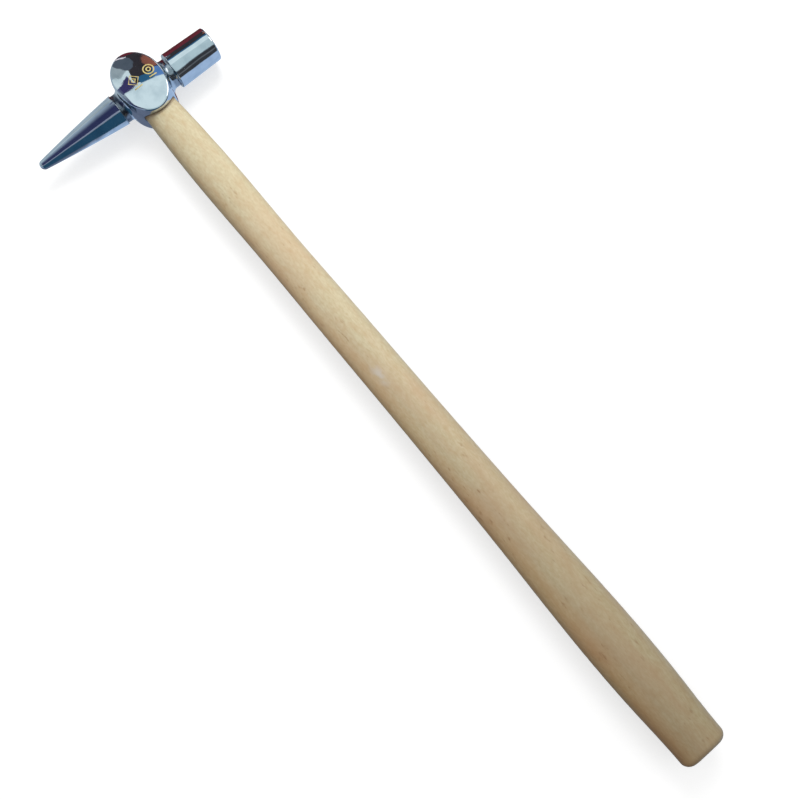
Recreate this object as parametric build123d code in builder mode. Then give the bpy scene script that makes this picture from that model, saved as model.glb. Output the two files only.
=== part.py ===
from build123d import *

import os

# A light, long-handled hammer with a chromed steel head. One end of the head is a round poll with
# a striking face, the other is a long tapered peen with a blunt tip, and the oval boss between
# them holds the eye that the wooden handle is wedged into.
#
# Millimetres. The hammer lies on its side: +X runs along the head towards the striking face, +Y
# runs up the handle towards the head, and +Z is square to the boss's two cheeks. The origin is
# under the middle of the whole hammer, on the surface that it lies on.

# ---- Driving dimensions, measured from the centre of the eye ----

face_reach = 43.5            # centre of the eye to the middle of the striking face
peen_reach = 66.9            # centre of the eye to the end of the peen
butt_reach = 422.0           # centre of the eye to the end of the handle

boss_length = 37.0           # along the handle
boss_width = 26.2            # along the head
boss_thickness = 24.0        # over the crowns of the two cheeks
cheek_crown_radius = 60.0
cheek_edge_radius = 1.2

poll_start = 17.4            # where the poll rises out of its neck
poll_root_diameter = 18.6
poll_face_diameter = 17.6
face_land_diameter = 9.0     # the flat middle of the striking face
face_crown = 0.7             # fall from that land to the bevel
face_edge_radius = 0.9

peen_start = 16.9            # where the peen rises out of its neck
peen_root_diameter = 16.2
peen_tip_diameter = 5.0
peen_bulge = 0.25            # how far the long taper swells outside a straight cone

neck_diameter = 14.9
neck_blend_radius = 2.8      # in the corners between the neck and the boss
poll_neck_radius = 1.0       # in the corner between the neck and the poll
poll_rim_radius = 0.5        # round the back edge of the poll
peen_neck_radius = 0.3
peen_rim_radius = 0.3

eye_waist_width = 18.0       # the eye is waisted, so that the wedged tenon can't pull out
eye_waist_thickness = 12.2
eye_mouth_width = 19.6
eye_mouth_thickness = 13.7
eye_mouth_chamfer = 0.6

tenon_root = 12.0            # the tenon fills the eye from here up, and clears its mouth below
tenon_stand = 0.5            # how far the wood stands out of the top of the boss
butt_crown_radius = 16.0     # from cheek to cheek
butt_edge_radius = 3.6

wood_wedge_depth = 25.0
wood_wedge_thickness = 3.2
wood_wedge_nose = 0.8

steel_wedge_depth = 15.0
steel_wedge_length = 8.4     # across the tenon
steel_wedge_thickness = 2.2
steel_wedge_nose = 0.5
steel_wedge_spacing = 9.4    # between the two wedges
steel_wedge_stand = 0.2      # how far the steel stands out of the wood
barb_depth = 0.35
barb_count = 3

# ---- Worked out from those ----

boss_half = boss_length / 2
EYE = Vector(
    (peen_reach - face_reach) / 2,
    (butt_reach - boss_half - tenon_stand) / 2,
    boss_thickness / 2,
)

# Handle sections from the eye to the butt: how far below the centre of the eye each one is, its
# width along the head and its thickness between the cheeks.
handle_sections = [
    (tenon_root, 18.4, 12.55),  # inside the eye, where the tenon begins
    (20.0, 19.3, 13.35),        # just clear of the eye
    (38.0, 20.8, 14.9),
    (66.0, 21.7, 16.1),         # shoulder
    (108.0, 21.0, 15.9),        # waist
    (160.0, 21.7, 16.7),
    (205.0, 22.2, 17.2),
    (250.0, 23.0, 17.9),
    (300.0, 24.8, 19.1),
    (346.0, 27.4, 20.9),        # palm swell
    (390.0, 26.5, 20.3),
    (butt_reach, 24.4, 18.8),   # butt
]


def plane_along_x(offset):
    """A plane square to the head, with its own x along +Y and its own y along +Z."""
    return Plane(EYE + Vector(offset, 0, 0), x_dir=(0, 1, 0), z_dir=(1, 0, 0))


def plane_along_y(offset):
    """A plane square to the handle, with its own x along +X and its own y along +Z."""
    return Plane(EYE + Vector(0, offset, 0), x_dir=(1, 0, 0), z_dir=(0, -1, 0))


def round_corner(sketch, corner, radius):
    """Round off the corner of a sketch that lies nearest to a point."""
    fillet(sketch.vertices().sort_by_distance(corner)[0], radius)


head_plan = Plane(EYE, x_dir=(1, 0, 0), z_dir=(0, 0, 1))
head_elevation = Plane(EYE, x_dir=(1, 0, 0), z_dir=(0, -1, 0))
handle_elevation = Plane(EYE, x_dir=(0, 1, 0), z_dir=(1, 0, 0))
head_axis = Axis(EYE, (1, 0, 0))
cheek_axis = Axis(EYE, (0, 0, 1))


# ---- Eye: the waisted form that the hole and the tenon share ----

eye_run = boss_half + 2.0

with BuildPart() as eye_form:
    for offset, width, thickness in (
        (-eye_run, eye_mouth_width, eye_mouth_thickness),
        (0, eye_waist_width, eye_waist_thickness),
        (eye_run, eye_mouth_width, eye_mouth_thickness),
    ):
        with BuildSketch(plane_along_y(offset)):
            Ellipse(width / 2, thickness / 2)
    loft()


# ---- Head ----

crown = boss_thickness / 2
crown_fall = cheek_crown_radius - (cheek_crown_radius**2 - boss_half**2) ** 0.5
poll_root_r = poll_root_diameter / 2
poll_face_r = poll_face_diameter / 2
peen_root_r = peen_root_diameter / 2
peen_tip_r = peen_tip_diameter / 2
neck_r = neck_diameter / 2
neck_end = boss_width / 2 + neck_blend_radius
land_r = face_land_diameter / 2
tip_centre = peen_reach - peen_tip_r
taper_mid_x = -(peen_start + tip_centre) / 2
taper_mid_r = (peen_root_r + peen_tip_r) / 2 + peen_bulge

with BuildPart() as hammer_head:
    # The oval boss, crowned on both cheeks.
    with BuildSketch(head_plan):
        Ellipse(boss_width / 2, boss_half)
    extrude(amount=crown, both=True)
    with BuildSketch(head_elevation):
        with BuildLine():
            RadiusArc((0, crown), (boss_half, crown - crown_fall), cheek_crown_radius)
            Line((boss_half, crown - crown_fall), (boss_half, crown_fall - crown))
            RadiusArc((boss_half, crown_fall - crown), (0, -crown), cheek_crown_radius)
            Line((0, -crown), (0, crown))
        make_face()
    revolve(axis=cheek_axis, mode=Mode.INTERSECT)
    fillet(hammer_head.edges().filter_by(GeomType.LINE, reverse=True), cheek_edge_radius)

    # The neck runs through the boss, and blends into its sides.
    with BuildSketch(plane_along_x(-peen_start)):
        Circle(neck_r)
    extrude(amount=peen_start + poll_start)
    fillet(hammer_head.edges(Select.NEW), neck_blend_radius)

    # The poll: a slightly tapered cylinder, with a striking face that is flat in its middle and
    # crowned around it.
    with BuildSketch(head_elevation) as poll_profile:
        with BuildLine():
            Polyline(
                (face_reach, land_r),
                (face_reach, 0),
                (neck_end, 0),
                (neck_end, neck_r),
                (poll_start, neck_r),
                (poll_start, poll_root_r),
                (face_reach - face_crown, poll_face_r),
            )
            TangentArc((face_reach, land_r), (face_reach - face_crown, poll_face_r), tangent=(0, 1))
        make_face()
        round_corner(poll_profile, (poll_start, neck_r), poll_neck_radius)
        round_corner(poll_profile, (poll_start, poll_root_r), poll_rim_radius)
        round_corner(poll_profile, (face_reach - face_crown, poll_face_r), face_edge_radius)
    revolve(axis=head_axis)

    # The peen: a long taper that swells a little, with a round tip.
    with BuildSketch(head_elevation) as peen_profile:
        with BuildLine():
            ThreePointArc(
                (-peen_start, peen_root_r),
                (taper_mid_x, taper_mid_r),
                (-tip_centre, peen_tip_r),
            )
            RadiusArc((-tip_centre, peen_tip_r), (-peen_reach, 0), -peen_tip_r)
            Polyline(
                (-peen_reach, 0),
                (-neck_end, 0),
                (-neck_end, neck_r),
                (-peen_start, neck_r),
                (-peen_start, peen_root_r),
            )
        make_face()
        round_corner(peen_profile, (-peen_start, neck_r), peen_neck_radius)
        round_corner(peen_profile, (-peen_start, peen_root_r), peen_rim_radius)
    revolve(axis=head_axis)

    # The eye, with a chamfer round both of its mouths.
    add(eye_form.part, mode=Mode.SUBTRACT)
    chamfer(hammer_head.edges(Select.NEW), eye_mouth_chamfer)


# ---- Forms that the wedges and the handle are cut with ----

tenon_top = boss_half + tenon_stand


def make_end_form(stand):
    """The boss's oval, grown by stand: it trims what comes out of the top of the eye."""
    with BuildPart() as end_form:
        with BuildSketch(head_plan):
            Ellipse(boss_width / 2 + stand, boss_half + stand)
        extrude(amount=boss_thickness, both=True)
    return end_form


wood_end = make_end_form(tenon_stand)
steel_end = make_end_form(tenon_stand + steel_wedge_stand)

with BuildPart() as tenon_form:
    add(eye_form.part)
    add(wood_end.part, mode=Mode.INTERSECT)
    split(bisect_by=plane_along_y(-tenon_root), keep=Keep.BOTTOM)

with BuildPart() as wood_wedge_form:
    with BuildSketch(handle_elevation):
        with BuildLine():
            Polyline(
                (tenon_top - wood_wedge_depth, wood_wedge_nose / 2),
                (tenon_top, wood_wedge_thickness / 2),
                (tenon_top, -wood_wedge_thickness / 2),
                (tenon_top - wood_wedge_depth, -wood_wedge_nose / 2),
                close=True,
            )
        make_face()
    extrude(amount=eye_mouth_width, both=True)


def barbed_side(x, side):
    """Points up one side of a steel wedge, from its nose to its top, stepping in above each barb."""
    growth = (steel_wedge_thickness - steel_wedge_nose) / 2 / steel_wedge_depth
    tooth = steel_wedge_depth / (barb_count + 1)
    points = []
    for step in range(barb_count + 1):
        foot = step * tooth
        barb = barb_depth if step < barb_count else 0
        for height, stand in ((foot, 0), (foot + tooth, barb)):
            half = steel_wedge_nose / 2 + growth * height + stand
            points.append((x + side * half, tenon_top + 1 - steel_wedge_depth + height))
    return points


def make_steel_wedge_form(x):
    """A barbed wedge across the wooden one, at x along the head, standing out of the tenon."""
    with BuildPart() as wedge_form:
        with BuildSketch(head_plan):
            with BuildLine():
                Polyline(*barbed_side(x, 1), *reversed(barbed_side(x, -1)), close=True)
            make_face()
        extrude(amount=steel_wedge_length / 2, both=True)
    return wedge_form


front_wedge_form = make_steel_wedge_form(steel_wedge_spacing / 2)
rear_wedge_form = make_steel_wedge_form(-steel_wedge_spacing / 2)


# ---- The wedges ----

with BuildPart() as steel_wedge_front:
    add(front_wedge_form.part)
    add(steel_end.part, mode=Mode.INTERSECT)

with BuildPart() as steel_wedge_rear:
    add(rear_wedge_form.part)
    add(steel_end.part, mode=Mode.INTERSECT)

with BuildPart() as wood_wedge:
    add(tenon_form.part)
    add(wood_wedge_form.part, mode=Mode.INTERSECT)
    add(front_wedge_form.part, mode=Mode.SUBTRACT)
    add(rear_wedge_form.part, mode=Mode.SUBTRACT)


# ---- Handle ----

with BuildPart() as handle:
    for below, width, thickness in handle_sections:
        with BuildSketch(plane_along_y(-below)):
            Ellipse(width / 2, thickness / 2)
    loft()

    # The butt is rounded over from cheek to cheek, and then round its edge.
    with BuildSketch(handle_elevation):
        with Locations((butt_crown_radius - butt_reach, 0)):
            Circle(butt_crown_radius)
            Rectangle(butt_reach, 2 * butt_crown_radius, align=(Align.MIN, Align.CENTER))
    extrude(amount=butt_crown_radius, both=True, mode=Mode.INTERSECT)
    butt_face = handle.faces().sort_by(Axis.Y)[0]
    fillet(butt_face.edges(), butt_edge_radius)

    # The tenon, with the slots that its wedges fill.
    add(tenon_form.part)
    add(wood_wedge_form.part, mode=Mode.SUBTRACT)
    add(front_wedge_form.part, mode=Mode.SUBTRACT)
    add(rear_wedge_form.part, mode=Mode.SUBTRACT)


# ---- Write the pieces ----

os.makedirs("parts", exist_ok=True)

hammer_head.part.label = "hammer_head"
export_step(hammer_head.part, "parts/hammer_head.step")

handle.part.label = "handle"
export_step(handle.part, "parts/handle.step")

wood_wedge.part.label = "wood_wedge"
export_step(wood_wedge.part, "parts/wood_wedge.step")

steel_wedge_front.part.label = "steel_wedge_front"
export_step(steel_wedge_front.part, "parts/steel_wedge_front.step")

steel_wedge_rear.part.label = "steel_wedge_rear"
export_step(steel_wedge_rear.part, "parts/steel_wedge_rear.step")
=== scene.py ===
"""A chrome-headed hammer with a long blond-wood handle, lying on a pale studio floor.

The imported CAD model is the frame, and its pieces stay where they are: this script gives them their
materials, replaces the head with a joined-up copy that reflects cleanly, adds the gold mark on the
cheek, and makes the floor, the lights and the camera. Lengths are in metres.
"""

import math

import bmesh
import bpy
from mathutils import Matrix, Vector


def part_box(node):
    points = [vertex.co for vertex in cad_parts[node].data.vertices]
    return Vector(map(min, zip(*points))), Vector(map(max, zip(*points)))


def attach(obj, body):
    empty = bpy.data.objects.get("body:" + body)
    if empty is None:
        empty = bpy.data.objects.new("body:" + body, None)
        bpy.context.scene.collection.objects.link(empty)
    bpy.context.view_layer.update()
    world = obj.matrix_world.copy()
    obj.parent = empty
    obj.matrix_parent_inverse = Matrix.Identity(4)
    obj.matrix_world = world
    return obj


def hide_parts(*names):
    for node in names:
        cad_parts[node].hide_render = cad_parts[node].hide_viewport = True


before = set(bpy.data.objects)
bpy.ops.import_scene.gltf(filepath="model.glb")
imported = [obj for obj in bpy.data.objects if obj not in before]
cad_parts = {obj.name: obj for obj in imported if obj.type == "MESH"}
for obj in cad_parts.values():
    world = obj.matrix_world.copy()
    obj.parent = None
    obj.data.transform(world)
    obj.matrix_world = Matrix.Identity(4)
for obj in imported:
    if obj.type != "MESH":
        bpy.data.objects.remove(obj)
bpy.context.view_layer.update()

MM = 0.001


# ---- Places that everything else is worked out from ----

handle_low, handle_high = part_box("handle")
head_low, head_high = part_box("hammer_head")
EYE = Vector((
    (handle_low.x + handle_high.x) / 2,
    (head_low.y + head_high.y) / 2,
    (head_low.z + head_high.z) / 2,
))
CHEEK_TOP = head_high.z
CHEEK_RADIUS = 60 * MM       # crown of the cheek
BOSS_REACH = Vector((13.1 * MM, 18.5 * MM, 1))  # half of the boss's oval, and endless upwards
GROOVE_X = 15.7 * MM         # middle of each neck, from the eye
NECK_END = 17 * MM           # past this the head is round about its own axis
PEEN_MIDDLE = EYE + Vector((-45 * MM, 0, 0))
SHOULDER_END = 20 * MM       # down the handle from the eye: the wood is still creamy here
GRIP_START = 100 * MM        # the wood darkens from here to the butt, from hands and from painted light falloff
WAIST_END = 170 * MM         # the wood is at its rosiest from here on
RUB = EYE + Vector((-3.5, -197, 8.3)) * MM  # a pale rub on the upper side of the handle
RUB_REACH = Vector((3.5, 8, 6)) * MM


# ---- Small helpers ----

def srgb(red, green, blue):
    """An RGBA linear colour from the 0 to 255 values seen on a screen."""
    linear = []
    for value in (red, green, blue):
        share = value / 255
        linear.append(share / 12.92 if share <= 0.04045 else ((share + 0.055) / 1.055) ** 2.4)
    return (*linear, 1.0)


def feed(tree, socket, value):
    """Give a socket a plain value or another node's output."""
    if isinstance(value, bpy.types.NodeSocket):
        tree.links.new(value, socket)
    else:
        socket.default_value = value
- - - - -
• **TASK GOAL**
Where a line holds "objects", copy it out.

• **CORRECT OUTPUT**
    empty = bpy.data.objects.get("body:" + body)
        empty = bpy.data.objects.new("body:" + body, None)
        bpy.context.scene.collection.objects.link(empty)
before = set(bpy.data.objects)
imported = [obj for obj in bpy.data.objects if obj not in before]
        bpy.data.objects.remove(obj)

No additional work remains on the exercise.